● **What to produce**: Copy all of the material below exactly.

[3D code data]
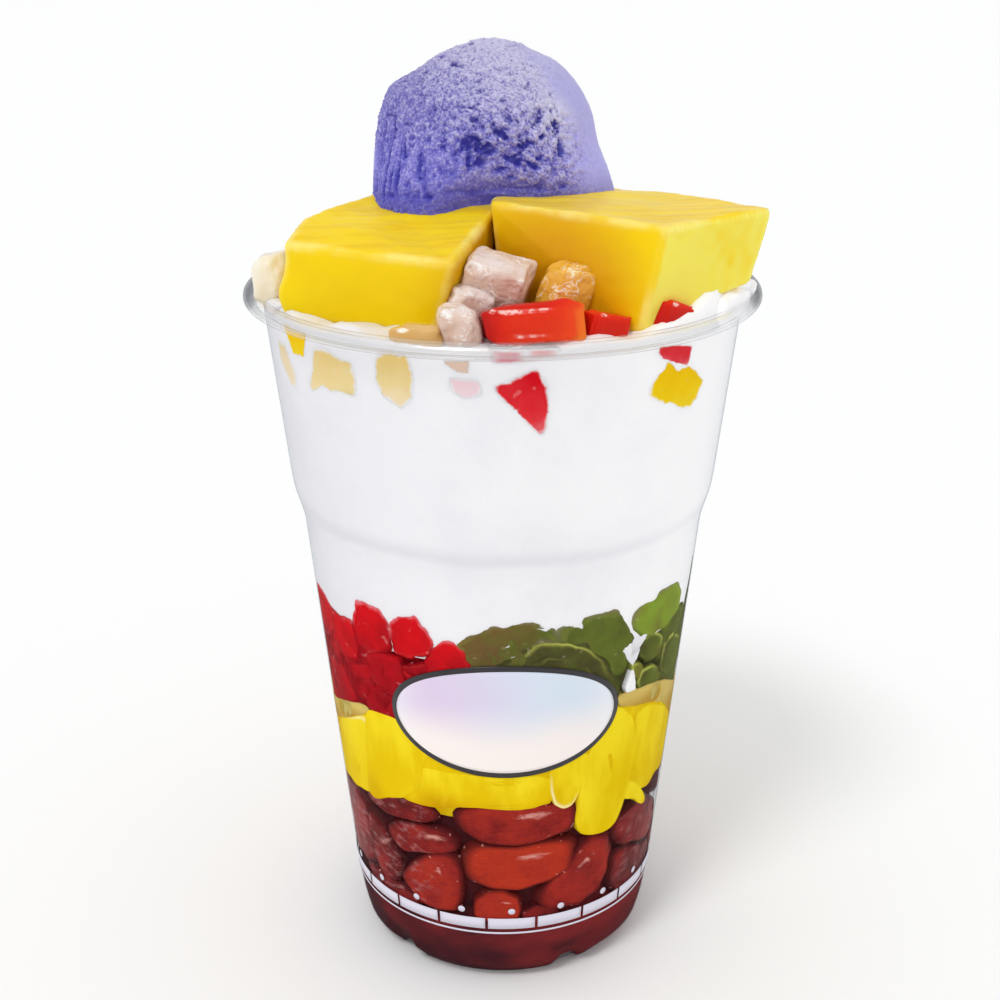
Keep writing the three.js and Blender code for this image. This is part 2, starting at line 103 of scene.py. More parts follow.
def ease(low: float, high: float, value: float) -> float:
    """A smooth step from 0 at low to 1 at high."""
    share = min(max((value - low) / (high - low), 0.0), 1.0)
    return share * share * (3 - 2 * share)


def bell(value: float, middle: float, spread: float) -> float:
    """A bell curve of height 1 round its middle."""
    return math.exp(-(((value - middle) / spread) ** 2))


# ------------------------------------------------------------------------------------- shading


class Val:
    """A shader value: a socket that takes part in Python arithmetic."""

    def __init__(self, graph: "Graph", socket: bpy.types.NodeSocket) -> None:
        """Keeps the socket and the graph that it belongs to."""
        self.graph = graph
        self.socket = socket

    def maths(self, operation: str, first: object, second: object) -> "Val":
        """Adds a Math node.

        Args:
            operation: the Math node's operation.
            first: a Val or a number.
            second: a Val or a number.

        Returns:
            The node's result.
        """
        node = self.graph.add("ShaderNodeMath", {"operation": operation}, {0: first, 1: second})
        return Val(self.graph, node.outputs[0])

    def __add__(self, other: object) -> "Val":
        """This value plus another."""
        return self.maths("ADD", self, other)

    def __radd__(self, other: object) -> "Val":
        """A number plus this value."""
        return self.maths("ADD", other, self)

    def __sub__(self, other: object) -> "Val":
        """This value less another."""
        return self.maths("SUBTRACT", self, other)

    def __rsub__(self, other: object) -> "Val":
        """A number less this value."""
        return self.maths("SUBTRACT", other, self)

    def __mul__(self, other: object) -> "Val":
        """This value times another."""
        return self.maths("MULTIPLY", self, other)

    def __rmul__(self, other: object) -> "Val":
        """A number times this value."""
        return self.maths("MULTIPLY", other, self)

    def __pow__(self, power: object) -> "Val":
        """This value to a power."""
        return self.maths("POWER", self, power)

    def at_most(self, other: object) -> "Val":
        """The smaller of this value and another."""
        return self.maths("MINIMUM", self, other)

    def at_least(self, other: object) -> "Val":
        """The larger of this value and another."""
        return self.maths("MAXIMUM", self, other)

    def between(self, low: float, high: float) -> "Val":
        """Where this value lies between two limits, eased, from 0 to 1."""
        settings = {"interpolation_type": "SMOOTHSTEP"}
        sockets = {"Value": self, "From Min": low, "From Max": high}
        return Val(self.graph, self.graph.add("ShaderNodeMapRange", settings, sockets).outputs[0])

    def band(self, low: float, full: float, fall: float, end: float) -> "Val":
        """A band of values: 0 at low, 1 from full to fall, and 0 again at end."""
        return self.between(low, full) * (1.0 - self.between(fall, end))


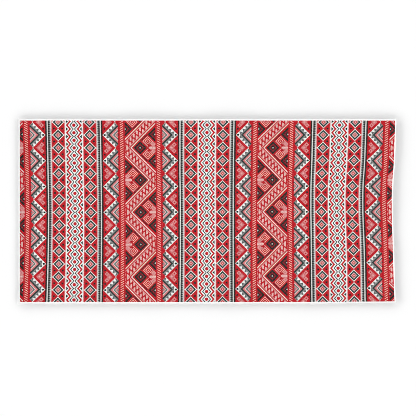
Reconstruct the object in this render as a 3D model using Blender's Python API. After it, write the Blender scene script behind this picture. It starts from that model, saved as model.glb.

● **Reply**:
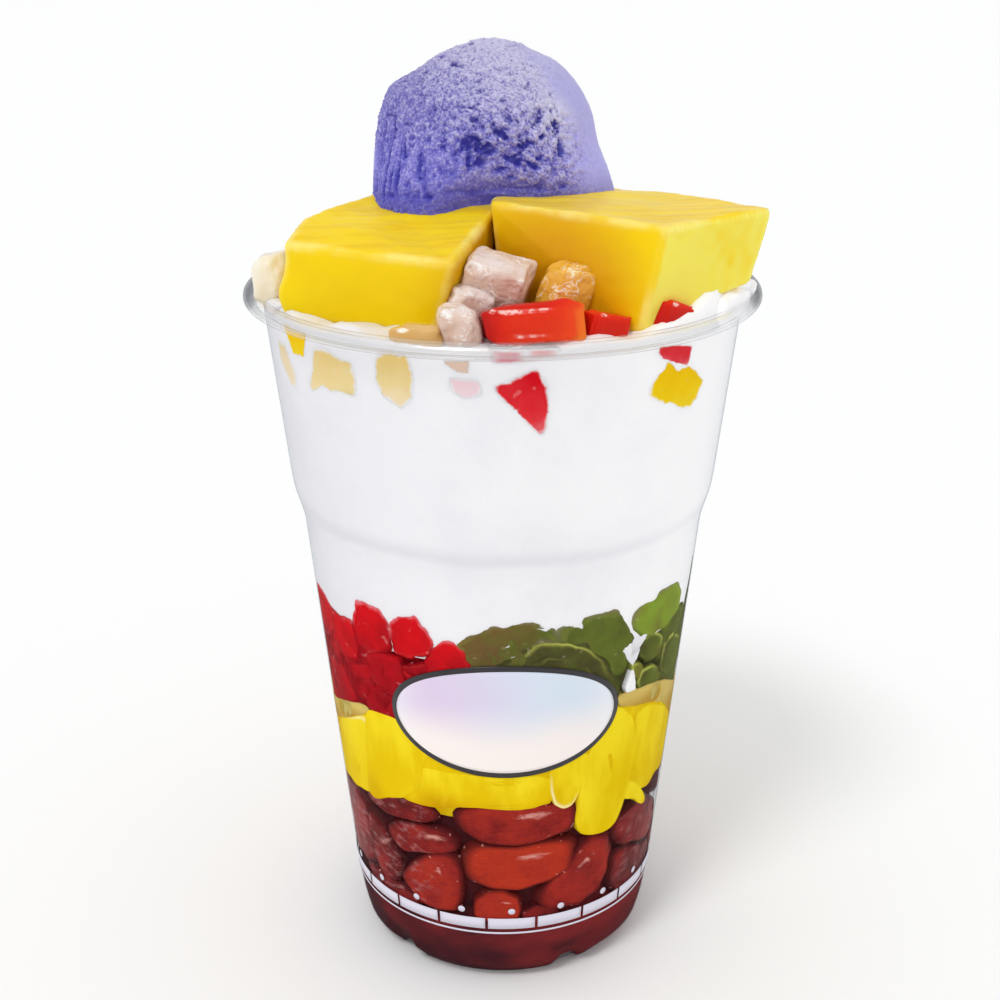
Keep writing the three.js and Blender code for this image. This is part 2, starting at line 103 of scene.py. More parts follow.
def ease(low: float, high: float, value: float) -> float:
    """A smooth step from 0 at low to 1 at high."""
    share = min(max((value - low) / (high - low), 0.0), 1.0)
    return share * share * (3 - 2 * share)


def bell(value: float, middle: float, spread: float) -> float:
    """A bell curve of height 1 round its middle."""
    return math.exp(-(((value - middle) / spread) ** 2))


# ------------------------------------------------------------------------------------- shading


class Val:
    """A shader value: a socket that takes part in Python arithmetic."""

    def __init__(self, graph: "Graph", socket: bpy.types.NodeSocket) -> None:
        """Keeps the socket and the graph that it belongs to."""
        self.graph = graph
        self.socket = socket

    def maths(self, operation: str, first: object, second: object) -> "Val":
        """Adds a Math node.

        Args:
            operation: the Math node's operation.
            first: a Val or a number.
            second: a Val or a number.

        Returns:
            The node's result.
        """
        node = self.graph.add("ShaderNodeMath", {"operation": operation}, {0: first, 1: second})
        return Val(self.graph, node.outputs[0])

    def __add__(self, other: object) -> "Val":
        """This value plus another."""
        return self.maths("ADD", self, other)

    def __radd__(self, other: object) -> "Val":
        """A number plus this value."""
        return self.maths("ADD", other, self)

    def __sub__(self, other: object) -> "Val":
        """This value less another."""
        return self.maths("SUBTRACT", self, other)

    def __rsub__(self, other: object) -> "Val":
        """A number less this value."""
        return self.maths("SUBTRACT", other, self)

    def __mul__(self, other: object) -> "Val":
        """This value times another."""
        return self.maths("MULTIPLY", self, other)

    def __rmul__(self, other: object) -> "Val":
        """A number times this value."""
        return self.maths("MULTIPLY", other, self)

    def __pow__(self, power: object) -> "Val":
        """This value to a power."""
        return self.maths("POWER", self, power)

    def at_most(self, other: object) -> "Val":
        """The smaller of this value and another."""
        return self.maths("MINIMUM", self, other)

    def at_least(self, other: object) -> "Val":
        """The larger of this value and another."""
        return self.maths("MAXIMUM", self, other)

    def between(self, low: float, high: float) -> "Val":
        """Where this value lies between two limits, eased, from 0 to 1."""
        settings = {"interpolation_type": "SMOOTHSTEP"}
        sockets = {"Value": self, "From Min": low, "From Max": high}
        return Val(self.graph, self.graph.add("ShaderNodeMapRange", settings, sockets).outputs[0])

    def band(self, low: float, full: float, fall: float, end: float) -> "Val":
        """A band of values: 0 at low, 1 from full to fall, and 0 again at end."""
        return self.between(low, full) * (1.0 - self.between(fall, end))


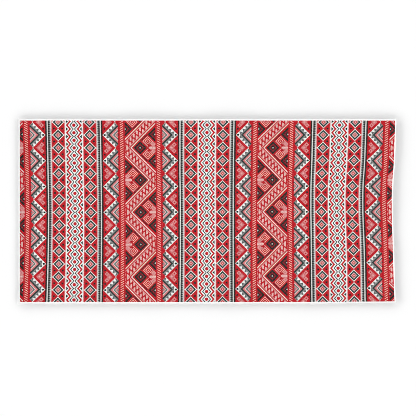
Reconstruct the object in this render as a 3D model using Blender's Python API. After it, write the Blender scene script behind this picture. It starts from that model, saved as model.glb.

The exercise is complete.